A second maxim identified by Auletta – Public Memories Are Short, So Apologies Are Inexpensive – explains his performance before the phone-hacking committee last summer, when he said: "This is the most humble day of my life."

This very insincere regret made headlines around the world and bought his company a breather as it scrambled to rebuild its defences.

Michael Wolff spent hundreds of hours with Murdoch for his 2008 biography, The Man Who Owns the News.

"Loyalty is the most important virtue in an employee – hire only people who think you did them a favour by hiring them, ie, not people with a lot of other options," Wolff writes in explanation of Murdoch's practices.

If your employees share your primary values and feel they owe you, you can lead them with a flick of your pinky.

"Seek Leverage over everybody you do business with – being able to punish people is an incredibly effective currency," Wolff continues. "Listen to the voice in your own head more than to anyone else – everybody else will recommend caution; only you will take real risks."

Murdoch exhibited his faith in his own voice at the Leveson hearings in late April, when he said: "I'm under strict instructions by my lawyers not to say this, but I'm going to..." and proceeded to confess to a "cover-up" of phone hacking at News of the World.

"Rupert famously doesn't take advice," one news story quoted an anonymous source.

A fourth maxim from Wolff makes a virtue of Selfishness. "Make it yours; keep it yours; make sure everyone knows it's yours – be the one and only, the singular, the irreplaceable," Wolff writes.

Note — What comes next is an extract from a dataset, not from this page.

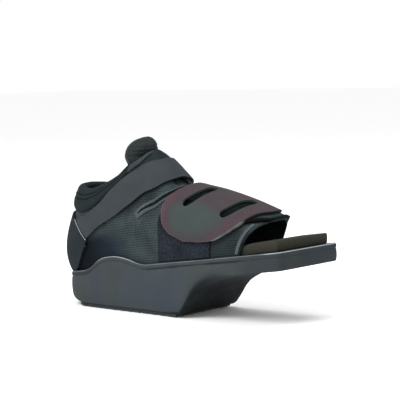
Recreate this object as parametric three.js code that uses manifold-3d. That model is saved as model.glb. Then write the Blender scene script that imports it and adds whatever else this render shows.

The News Corp firings, his brisk shuttering of News of the World when the phone-hacking scandal crested last summer, and his cavalier treatment of his children (and heirs) prove that when loyalty collides with Murdoch's agenda, his selfishness trumps all.

Although Murdoch is said to be a good boss, whenever one of his executives grows too big, he becomes an expendable rival. Roger Ailes, the mastermind behind Fox News, is the only existing exception – and he could go at any time.

Former broadcast journalist Adrian Monck, who briefly worked for Sky News (which News Corp co-owns), detects a current of Machiavellianism flowing through Murdoch's career, specifically the sentiment expressed in this line from The Prince: "Whosoever desires constant success must change his conduct with the times."

"Throughout his commercial career, from Adelaide aristocracy to Manhattan moguldom, he has convinced every major protagonist that he is somehow the answer to their prayers," Monck says.

"At every step he has somehow managed to recast himself for the opportunity. Even appearing before British legislators, each appearance has been subtly different. So that would be my lesson – appear consistent and conservative, succeed through shape-shifting."

Only a madman would embrace the Murdoch strategy in its entirety. Only the brave would apply even three of the maxims at once. For managers who find opportunity instead of terror in turmoil and don't mind being denounced by ex-employees as a betrayer, Murdoch's way might work.

Just make sure the corporate bylaws keep you in control of the board of directors. It's easiest to lead when you own.

*This piece originally appeared in Reuters Magazine.

Addendum: This piece was published before Murdoch addressed his 106th crisis: how to separate his tainted, money-losing newspaper division from his profitable network-cable-film-satellite operations.

News Corp has announced it will split its business in two, but if I know my Murdoch, he's constructed a trap door that will either send his enemies to the dungeon or provide for his own escape.